= Zacron =

English artist (1943–2012)

Zacron, born Richard Drew (1943 - January 2012) was an English artist who designed the Led Zeppelin III album cover.

== Biography ==
Zacron was born in Sutton, Surrey in 1943. He studied painting, drawing, design and etching at Studio 35 in Surbiton from 1957-1960 with Eric Clapton, and later at Kingston College of Art where he met Jimmy Page. He lectured at Leeds College of Art from 1967-1970. He taught at Acton County School. He also taught for a short while at Elliott Comprehensive in Putney.

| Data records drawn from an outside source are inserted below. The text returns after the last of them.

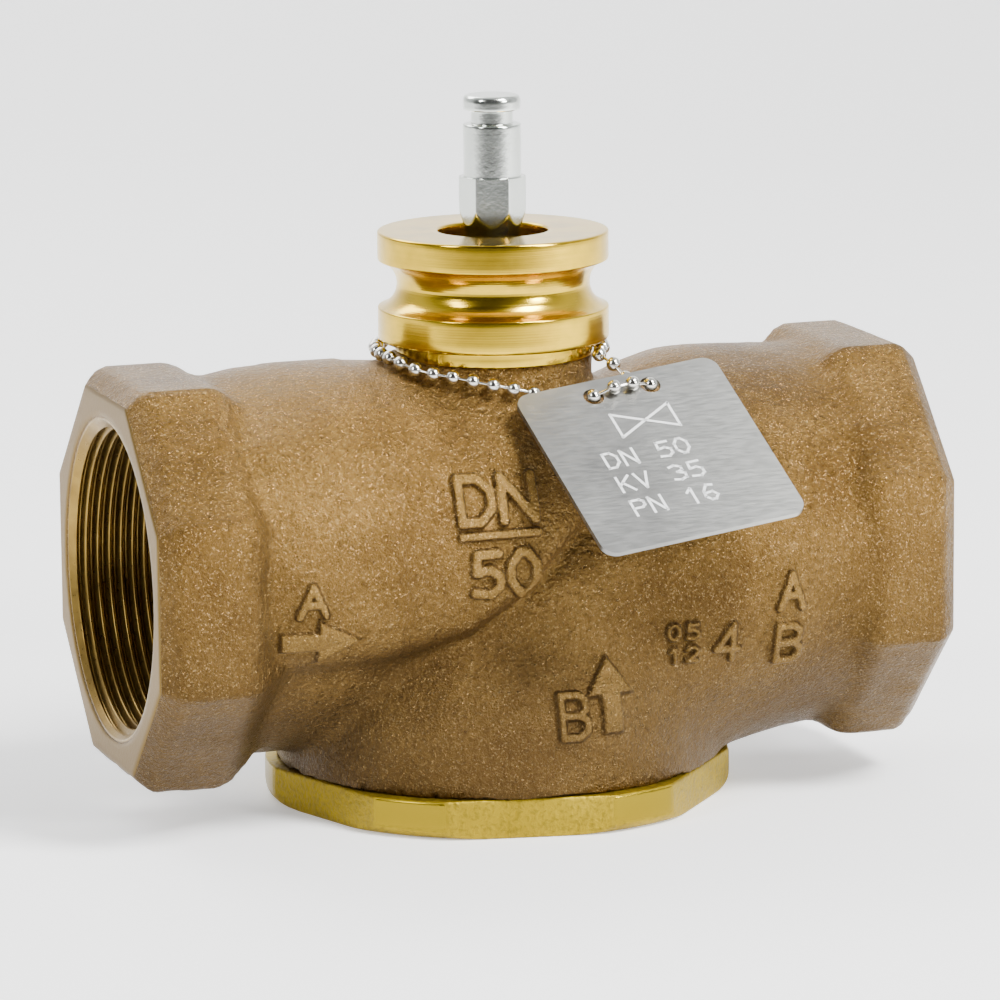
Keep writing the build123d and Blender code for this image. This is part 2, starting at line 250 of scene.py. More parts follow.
def surface_nets(field, low, high, size):
    """Closed quad surface where a field crosses zero on a grid of one cell size.

    Each crossed cell gets one point, the average of its edges' crossings, and each crossed edge
    a quad through the four cells round it.
    """
    counts = [int(np.ceil((h - l) / size)) + 1 for l, h in zip(low, high)]
    axes = [l + size * np.arange(c) for l, c in zip(low, counts)]
    values = np.empty(counts)
    for i, x in enumerate(axes[0]):
        yy, zz = np.meshgrid(axes[1], axes[2], indexing="ij")
        p = np.stack([np.full(yy.size, x), yy.ravel(), zz.ravel()], 1)
        values[i] = field(p).reshape(yy.shape)
    inside = values < 0
    cells = tuple(c - 1 for c in counts)
    total, crossings = np.zeros((*cells, 3)), np.zeros(cells)
    for axis in range(3):
        others = [a for a in range(3) if a != axis]
        lower = [slice(None)] * 3
        upper = [slice(None)] * 3
        lower[axis], upper[axis] = slice(0, -1), slice(1, None)
        a, b = values[tuple(lower)], values[tuple(upper)]
        crossed = (a < 0) != (b < 0)
        share = np.where(crossed, a / np.where(crossed, a - b, 1), 0)
        for da in (0, 1):
            for db in (0, 1):
                window = [slice(None)] * 3
                window[others[0]] = slice(da, da + cells[others[0]])
                window[others[1]] = slice(db, db + cells[others[1]])
                hit = crossed[tuple(window)]
                place = np.zeros((*cells, 3))
                place[..., axis] = share[tuple(window)]
                place[..., others[0]] = da
                place[..., others[1]] = db
                total += place * hit[..., None]
                crossings += hit
    used = crossings > 0
    number = np.full(cells, -1)
    number[used] = np.arange(used.sum())
    cell = np.argwhere(used)
    points = np.array(low) + size * (cell + total[used] / crossings[used][:, None])
    faces = []
    for axis in range(3):
        u, v = (axis + 1) % 3, (axis + 2) % 3
        lower = [slice(1, -1)] * 3
        upper = [slice(1, -1)] * 3
        lower[axis], upper[axis] = slice(0, -1), slice(1, None)
        a, b = inside[tuple(lower)], inside[tuple(upper)]
        where = np.argwhere(a != b)
        out = a[a != b]
        index = where.copy()
        index[:, u] += 1
        index[:, v] += 1
        step_u, step_v = np.zeros(3, int), np.zeros(3, int)
        step_u[u], step_v[v] = 1, 1
        corners = [index, index - step_u, index - step_u - step_v, index - step_v]
        quad = np.stack([number[tuple(c.T)] for c in corners], 1)
        faces.append(np.where(out[:, None], quad, quad[:, ::-1]))
    return points, np.concatenate(faces)


def settle(points, field, rounds=3):
    """Moves points onto the field's zero along its slope."""
    step = 0.05
    for _ in range(rounds):
        value = field(points)
        slope = np.stack([(field(points + d) - field(points - d)) / (2 * step)
                          for d in np.eye(3) * step], 1)
        length = np.maximum((slope ** 2).sum(1), 0.25)
        move = -(value / length)[:, None] * slope
        points = points + np.clip(move, -0.4, 0.4)
    return points


def convex_distance(p, corners):
    """Signed distance to a convex outline whose corners go anticlockwise, negative inside."""
    worst = np.full(len(p), -1e9)
    for a, b in zip(corners, corners[1:] + corners[:1]):
        way = np.array(b, float) - a
        normal = np.array([way[1], -way[0]]) / np.hypot(*way)
        worst = np.maximum(worst, (p - np.array(a, float)) @ normal)
    return worst


def smooth_step(low, high, value):
    """0 below low, 1 above high, and the cubic 3tt - 2ttt of the share t between them."""
    t = np.clip((value - low) / (high - low), 0, 1)
    return t * t * (3 - 2 * t)


# ---------------------------------------------------------------- raised marks
def stroke_distance(p, strokes):
    """Distance in a plane from points to a set of straight strokes ((x0, z0), (x1, z1))."""
    nearest = np.full(len(p), 1e9)
    for a, b in strokes:
        a, b = np.array(a, float), np.array(b, float)
        way = b - a
        t = np.clip(((p - a) @ way) / max(way @ way, 1e-9), 0, 1)
        nearest = np.minimum(nearest, np.hypot(*(p - a - t[:, None] * way).T))
    return nearest


GLYPHS = {
    "A": [[(0, 0), (0.5, 1), (1, 0)], [(0.2, 0.38), (0.8, 0.38)]],
    "B": [[(0, 0), (0, 1), (0.7, 1), (0.95, 0.88), (0.95, 0.64), (0.7, 0.52), (0, 0.52)],
          [(0.7, 0.52), (1, 0.38), (1, 0.14), (0.7, 0), (0, 0)]],
    "D": [[(0, 0), (0, 1), (0.6, 1), (1, 0.7), (1, 0.3), (0.6, 0), (0, 0)]],
    "N": [[(0, 0), (0, 1), (1, 0), (1, 1)]],
    "5": [[(0.95, 1), (0.1, 1), (0.05, 0.56), (0.6, 0.62), (1, 0.45), (1, 0.18), (0.65, 0), (0, 0.06)]],
    "0": [[(0.35, 0), (0, 0.3), (0, 0.7), (0.35, 1), (0.65, 1), (1, 0.7), (1, 0.3), (0.65, 0),
           (0.35, 0)]],
    "3": [[(0, 0.92), (0.4, 1), (0.9, 0.85), (0.9, 0.62), (0.45, 0.53), (1, 0.38), (0.95, 0.12),
           (0.5, 0), (0, 0.08)]],
    "4": [[(0.75, 0), (0.75, 1), (0, 0.3), (1, 0.3)]],
    "6": [[(0.9, 0.95), (0.45, 1), (0.05, 0.6), (0, 0.25), (0.35, 0), (0.7, 0), (1, 0.25),
           (0.7, 0.52), (0.05, 0.45)]],
    "K": [[(0, 0), (0, 1)], [(0.95, 1), (0, 0.42)], [(0.3, 0.6), (1, 0)]],
    "P": [[(0, 0), (0, 1), (0.75, 1), (1, 0.85), (1, 0.62), (0.75, 0.48), (0, 0.48)]],
    "V": [[(0, 1), (0.5, 0), (1, 1)]],
    "1": [[(0.2, 0.75), (0.6, 1), (0.6, 0)]],
    "2": [[(0, 0.8), (0.3, 1), (0.75, 1), (1, 0.75), (0.9, 0.5), (0, 0), (1, 0)]],
}


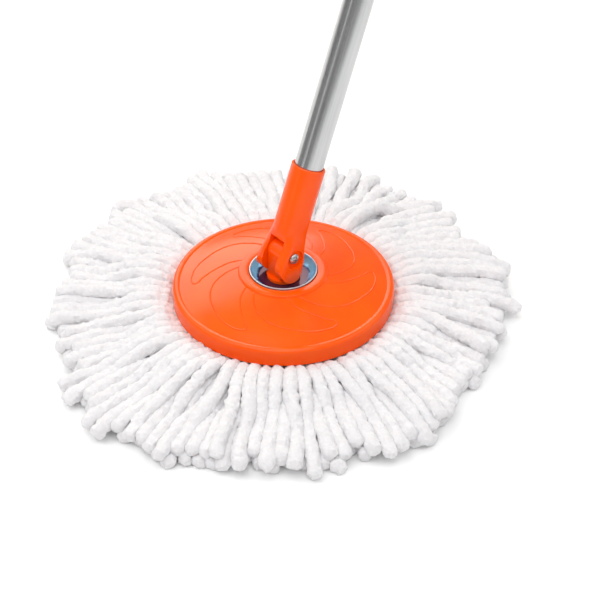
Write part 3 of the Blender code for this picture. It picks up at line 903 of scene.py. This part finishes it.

Zacron's innovation in graphic techniques laid the foundation for his creation of the Led Zeppelin III album cover in 1970. This album cover is a small component of a vast and varied body of work spanning five decades, with much of his work having a close association to rock and roll. He also designed the sleeve for Fancy's 1975 album Something To Remember.

Zacron has been described as "multi-sided and multi-talented" with "a robust ethos of independence and bravery, a lifelong quest for knowledge". He was a public advocate of artistic freedom and a notable financial contributor to the Great Ormond Street Hospital in London for terminally ill children, organised by Light and Sound at Abbey Road Studios.

He died in January 2012 from bowel cancer, but his death was not revealed publicly until August that year.